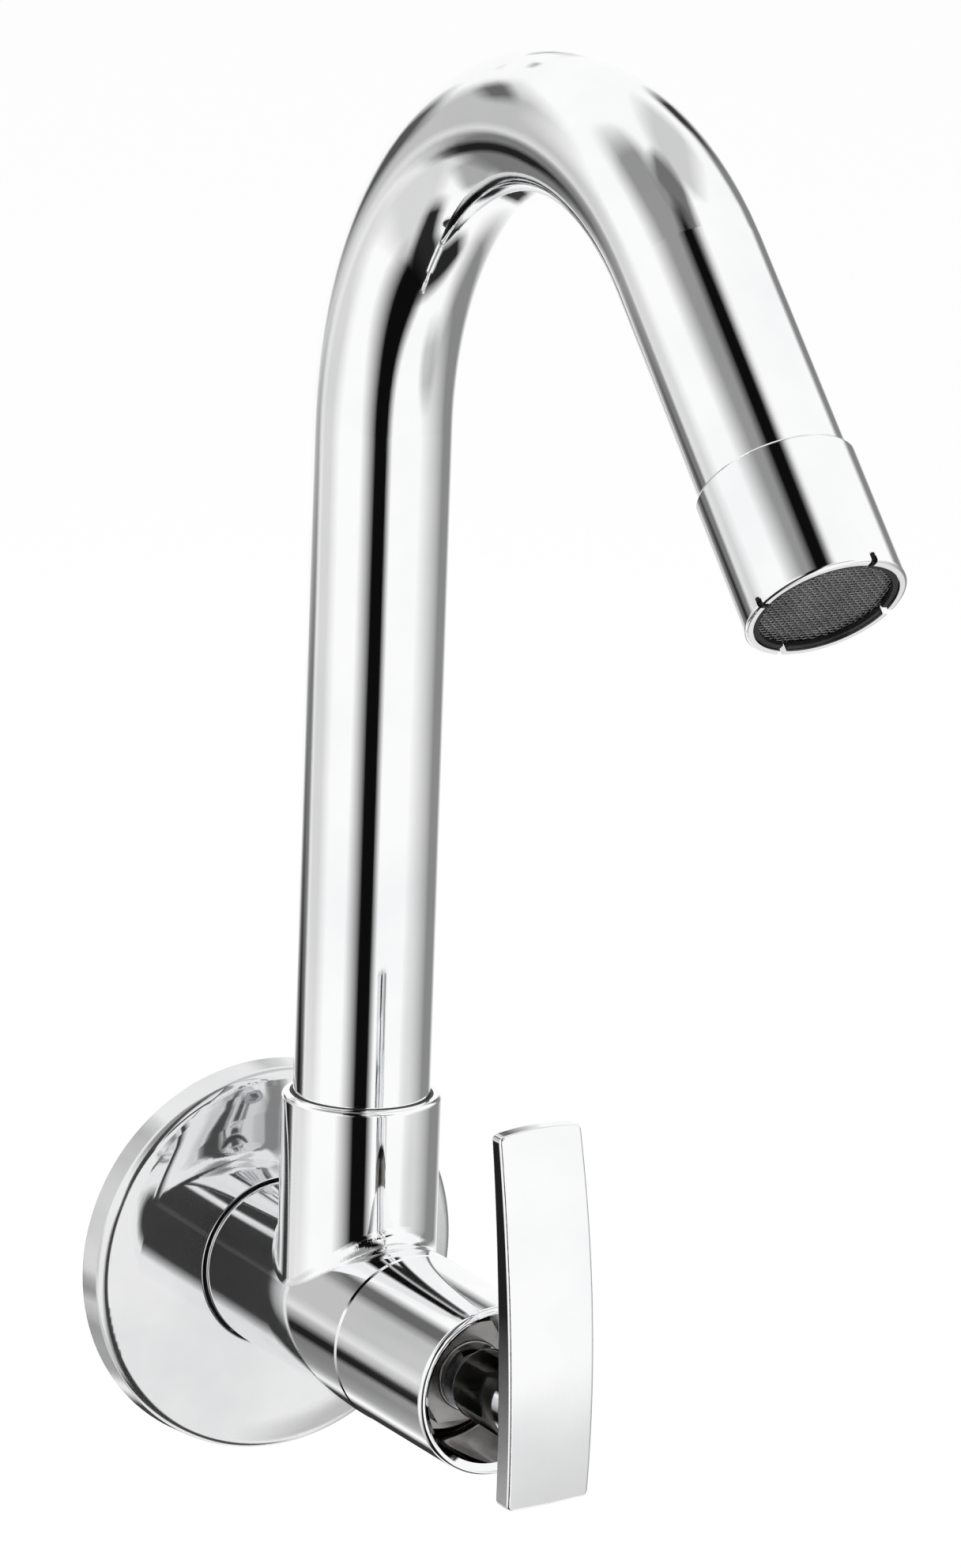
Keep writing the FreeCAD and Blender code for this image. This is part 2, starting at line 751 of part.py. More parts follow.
def spindle():
    """Brass spindle: drive tongue, stop lugs, ring grooves, circlip groove and spline."""
    tongue_back = drive_back - drive_tongue_height
    shaft = turned([
        (0, drive_back), (drive_flange_radius, drive_back), (drive_flange_radius, drive_front),
        (spindle_radius, drive_front), (spindle_radius, spline_start, 0.4), (0, spline_start)])
    shaft = shaft.fuse(bar(drive_tongue_width, drive_tongue_length, tongue_back, drive_back))
    lug_width = 180 - stop_key_width - handle_travel - stop_play
    for side in (90, 270):
        middle = side + (stop_key_width + stop_play + lug_width) / 2
        shaft = shaft.fuse(sector(drive_flange_radius - 0.5, drive_lug_radius, lug_width,
                                  middle, drive_back, drive_front))
    spline = splined(0, spline_start, spindle_end)
    spline.rotate(Vector(0, 0, 0), Vector(0, 0, 1), handle_lean)
    shaft = shaft.fuse(spline)
    for station in spindle_ring_stations():
        root = spindle_radius + turning_fit - 2 * ring_fit - 2 * spindle_ring_section
        shaft = shaft.cut(groove(spindle_radius, root, station, 2.4 * spindle_ring_section))
    root = spindle_radius - circlip_groove_depth
    shaft = shaft.cut(ring(spindle_radius + 1, root, circlip_start - face_fit / 2,
                           circlip_end + face_fit / 2))
    return on_barrel(shaft.removeSplitter())


def spindle_o_rings():
    """Two small rubber rings in the spindle's grooves."""
    centre = spindle_radius + turning_fit - ring_fit - spindle_ring_section
    return [on_barrel(o_ring(centre, spindle_ring_section, station))
            for station in spindle_ring_stations()]


def spindle_thrust_washer():
    """Slippery plastic washer between the drive flange and the headwork."""
    return on_barrel(ring(drive_flange_radius, spindle_radius + turning_fit,
                          washer_back, washer_front))


def spindle_circlip():
    """Open steel ring that keeps the spindle from being pushed in."""
    inner = spindle_radius - circlip_groove_depth + ring_fit
    clip = ring(circlip_radius, inner, circlip_start, circlip_end)
    gap = sector(inner - 0.5, circlip_radius + 1, circlip_gap_width, 90,
                 circlip_start, circlip_end)
    return on_barrel(clip.cut(gap))


def bowed(radius, apex_station, apex_height, low, high):
    """Points on a bowed face: its low end, middle and high end, as stations by height."""
    points = []
    for height in (low, (low + high) / 2, high):
        sag = radius - sqrt(radius ** 2 - (height - apex_height) ** 2)
        points.append(Vector(0, height, apex_station - sag))
    return points


def handle_blade():
    """Thin blade, bowed forward along its height and slightly bulged at its sides."""
    low = blade_bottom - blade_bottom_bow
    high = blade_top + blade_top_bow
    front = bowed(blade_front_radius, blade_front, blade_front_apex, low, high)
    back = bowed(blade_back_radius, blade_back, blade_back_apex, low, high)
    side = Part.Wire(Part.__sortEdges__([
        Part.Arc(*front).toShape(), Part.makeLine(front[2], back[2]),
        Part.Arc(*back).toShape(), Part.makeLine(back[0], front[0])]))
    half = blade_end_half_width + blade_side_bow
    side.translate(Vector(-half - 1, 0, 0))
    slab = Part.Face(side).extrude(Vector(2 * half + 2, 0, 0))
    middle = (blade_top + blade_bottom) / 2
    right = blade_end_half_width
    outline = Part.Wire(Part.__sortEdges__([
        Part.Arc(Vector(-right, blade_bottom, 0), Vector(0, low, 0),
                 Vector(right, blade_bottom, 0)).toShape(),
        Part.Arc(Vector(right, blade_bottom, 0), Vector(half, middle, 0),
                 Vector(right, blade_top, 0)).toShape(),
        Part.Arc(Vector(right, blade_top, 0), Vector(0, high, 0),
                 Vector(-right, blade_top, 0)).toShape(),
        Part.Arc(Vector(-right, blade_top, 0), Vector(-half, middle, 0),
                 Vector(-right, blade_bottom, 0)).toShape()]))
    plate = Part.Face(outline).extrude(Vector(0, 0, blade_front + 1))
    corners = [edge for edge in plate.Edges
               if abs(edge.Vertexes[0].Z - edge.Vertexes[-1].Z) > 1]
    blade = slab.common(plate.makeFillet(blade_corner_round, corners))
    return blade.makeFillet(blade_edge_round, blade.Edges)


def handle_lever():
    """Hub and blade in one bright casting, with a splined socket and a screw hole below."""
    hub = turned([
        (0, hub_start), (hub_radius, hub_start, hub_edge_round),
        (hub_radius, blade_back + blade_thickness / 2), (0, blade_back + blade_thickness / 2)])
    lever = handle_blade().fuse(hub).removeSplitter()
    seam = [edge for edge in lever.Edges
            if abs(edge.BoundBox.ZMax - blade_back) < 1.5
            and edge.BoundBox.XLength > 1.9 * hub_radius
            and edge.BoundBox.YLength < 2.2 * hub_radius]
    lever = lever.makeFillet(hub_blend, seam)
    lever = lever.cut(splined(slot_fit, hub_start - 1, socket_floor))
    hole = tapped_hole(grub_screw_radius, screw_thread_depth, screw_thread_pitch,
                       spline_radius - spline_depth, hub_radius - spline_radius + spline_depth,
                       hub_radius + 1)
    return on_handle(lever.cut(in_hub(hole)))


def in_hub(shape):
    """Turns the piece so that its heights run straight down from the hub's axis."""
    placed = shape.copy()
    placed.rotate(Vector(0, 0, 0), Vector(1, 0, 0), 90)
    return placed.translated(Vector(0, 0, blade_back - grub_screw_station))


def handle_grub_screw():
    """Socket screw under the hub, which clamps the spline."""
    start = spline_radius + slot_fit + face_fit
    end = hub_radius - screw_recess
    ridges = thread_corners(grub_screw_radius, screw_thread_depth, screw_thread_pitch,
                            spline_radius - spline_depth + screw_thread_pitch,
                            end - spline_radius)
    root = grub_screw_radius - screw_thread_depth
    screw = turned([(0, start), (root, start)] + ridges + [(root, end), (0, end)])
    socket = hexagon(grub_socket_across_flats, end - grub_socket_depth, end)
    return on_handle(in_hub(screw.cut(socket)))


PIECES = (
    valve_body, wall_flange, flange_grip_ring, bonnet_sleeve, headwork_body,
    headwork_gasket, seat_seal, fixed_disc, spout_glide_ring, spout_retaining_screw,
    spout_tube, spout_ferrule, spout_o_rings, outlet_sleeve, aerator_washer,
    aerator_shell, aerator_core, aerator_screens, moving_disc, spindle,
    spindle_o_rings, spindle_thrust_washer, spindle_circlip, handle_lever,
    handle_grub_screw)

os.makedirs("parts", exist_ok=True)
for make_piece in PIECES:
    made = make_piece()
    if isinstance(made, list):
        made = Part.makeCompound(made)
    made.exportStep("parts/" + make_piece.__name__ + ".step")
    print(make_piece.__name__, len(made.Solids), "solid, volume", round(made.Volume, 1),
          "valid" if made.isValid() else "NOT VALID")
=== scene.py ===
"""Studio scene of a wall-mounted kitchen tap with a swivelling bent spout.

Lengths are metres. The origin is on the inlet's axis, in the plane of the wall;
the barrel runs out from the wall along -Y and +Z is up.
"""
import logging
import math
from dataclasses import dataclass, field
from enum import Enum

import bpy
from mathutils import Matrix, Vector


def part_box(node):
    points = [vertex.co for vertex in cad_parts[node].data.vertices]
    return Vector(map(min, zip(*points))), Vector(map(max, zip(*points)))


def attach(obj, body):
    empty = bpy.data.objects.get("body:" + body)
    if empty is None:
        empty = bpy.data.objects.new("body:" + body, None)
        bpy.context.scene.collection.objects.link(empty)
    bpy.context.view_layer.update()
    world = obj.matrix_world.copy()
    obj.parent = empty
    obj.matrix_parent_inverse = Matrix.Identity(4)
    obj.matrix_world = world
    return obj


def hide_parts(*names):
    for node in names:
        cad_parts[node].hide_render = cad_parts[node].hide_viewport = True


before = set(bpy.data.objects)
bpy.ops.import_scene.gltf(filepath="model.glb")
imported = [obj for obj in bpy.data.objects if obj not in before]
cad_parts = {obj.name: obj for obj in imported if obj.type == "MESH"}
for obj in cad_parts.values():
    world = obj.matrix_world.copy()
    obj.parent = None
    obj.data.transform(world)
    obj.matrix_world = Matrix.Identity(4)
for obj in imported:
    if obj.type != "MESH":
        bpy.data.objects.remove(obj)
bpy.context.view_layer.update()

LOG = logging.getLogger("tap")
Colour = tuple[float, float, float]
Span = tuple[float, float]
Socket = bpy.types.NodeSocket
WHOLE: Span = (0.0, 1.0)


class Grain(Enum):
    """Way that a piece's polishing or turning lines run.

    Each value says how much finer the pattern is along X, Y and Z.
    """

    NONE = (1.0, 1.0, 1.0)
    AROUND_BARREL = (1.0, 30.0, 1.0)
    ALONG_STEM = (14.0, 14.0, 0.5)
    ALONG_BLADE = (20.0, 1.0, 0.8)


class Join(Enum):
    """Ways to join two values into one."""

    PRODUCT = "MULTIPLY"
    LARGER = "MAXIMUM"


def joined(tree: bpy.types.NodeTree, way: Join, first: Socket, second: Socket | float) -> Socket:
    """Joins two values into one.

    Args:
        tree: the node tree that holds them.
        way: how they are joined.
        first: one value.
        second: the other value, or a plain number.

    Returns:
        The socket with the joined value.
    """
    node = tree.nodes.new("ShaderNodeMath")
    node.operation = way.value
    tree.links.new(first, node.inputs[0])
    if isinstance(second, float):
        node.inputs[1].default_value = second
    else:
        tree.links.new(second, node.inputs[1])
    return node.outputs["Value"]


def remapped(tree: bpy.types.NodeTree, value: Socket, old: Span, new: Span) -> Socket:
    """Maps values from one range to another and holds them at its ends.

    Args:
        tree: the node tree that holds them.
        value: the socket with the values.
        old: their range.
        new: the range to map it to.

    Returns:
        The socket with the mapped values.
    """
    node = tree.nodes.new("ShaderNodeMapRange")
    tree.links.new(value, node.inputs["Value"])
    for name, number in zip(("From Min", "From Max", "To Min", "To Max"), old + new):
        node.inputs[name].default_value = number
    return node.outputs["Result"]


def seen_directly(tree: bpy.types.NodeTree) -> Socket:
    """Makes a switch that is 1 for what the camera, chrome and glass see.

    Args:
        tree: the node tree that needs it.

    Returns:
        The socket with the switch.
    """
    path = tree.nodes.new("ShaderNodeLightPath")
    seen = path.outputs["Is Camera Ray"]
    for ray in ("Is Glossy Ray", "Is Transmission Ray"):
        seen = joined(tree, Join.LARGER, seen, path.outputs[ray])
    return seen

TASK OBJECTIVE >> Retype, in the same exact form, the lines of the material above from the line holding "socket = hexagon(grub_socket_across_flats, end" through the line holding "cad_parts[node].hide_render = cad_parts[node].hide_viewport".

RIGHT ANSWER >>
    socket = hexagon(grub_socket_across_flats, end - grub_socket_depth, end)
    return on_handle(in_hub(screw.cut(socket)))


PIECES = (
    valve_body, wall_flange, flange_grip_ring, bonnet_sleeve, headwork_body,
    headwork_gasket, seat_seal, fixed_disc, spout_glide_ring, spout_retaining_screw,
    spout_tube, spout_ferrule, spout_o_rings, outlet_sleeve, aerator_washer,
    aerator_shell, aerator_core, aerator_screens, moving_disc, spindle,
    spindle_o_rings, spindle_thrust_washer, spindle_circlip, handle_lever,
    handle_grub_screw)

os.makedirs("parts", exist_ok=True)
for make_piece in PIECES:
    made = make_piece()
    if isinstance(made, list):
        made = Part.makeCompound(made)
    made.exportStep("parts/" + make_piece.__name__ + ".step")
    print(make_piece.__name__, len(made.Solids), "solid, volume", round(made.Volume, 1),
          "valid" if made.isValid() else "NOT VALID")
=== scene.py ===
"""Studio scene of a wall-mounted kitchen tap with a swivelling bent spout.

Lengths are metres. The origin is on the inlet's axis, in the plane of the wall;
the barrel runs out from the wall along -Y and +Z is up.
"""
import logging
import math
from dataclasses import dataclass, field
from enum import Enum

import bpy
from mathutils import Matrix, Vector


def part_box(node):
    points = [vertex.co for vertex in cad_parts[node].data.vertices]
    return Vector(map(min, zip(*points))), Vector(map(max, zip(*points)))


def attach(obj, body):
    empty = bpy.data.objects.get("body:" + body)
    if empty is None:
        empty = bpy.data.objects.new("body:" + body, None)
        bpy.context.scene.collection.objects.link(empty)
    bpy.context.view_layer.update()
    world = obj.matrix_world.copy()
    obj.parent = empty
    obj.matrix_parent_inverse = Matrix.Identity(4)
    obj.matrix_world = world
    return obj


def hide_parts(*names):
    for node in names:
        cad_parts[node].hide_render = cad_parts[node].hide_viewport = True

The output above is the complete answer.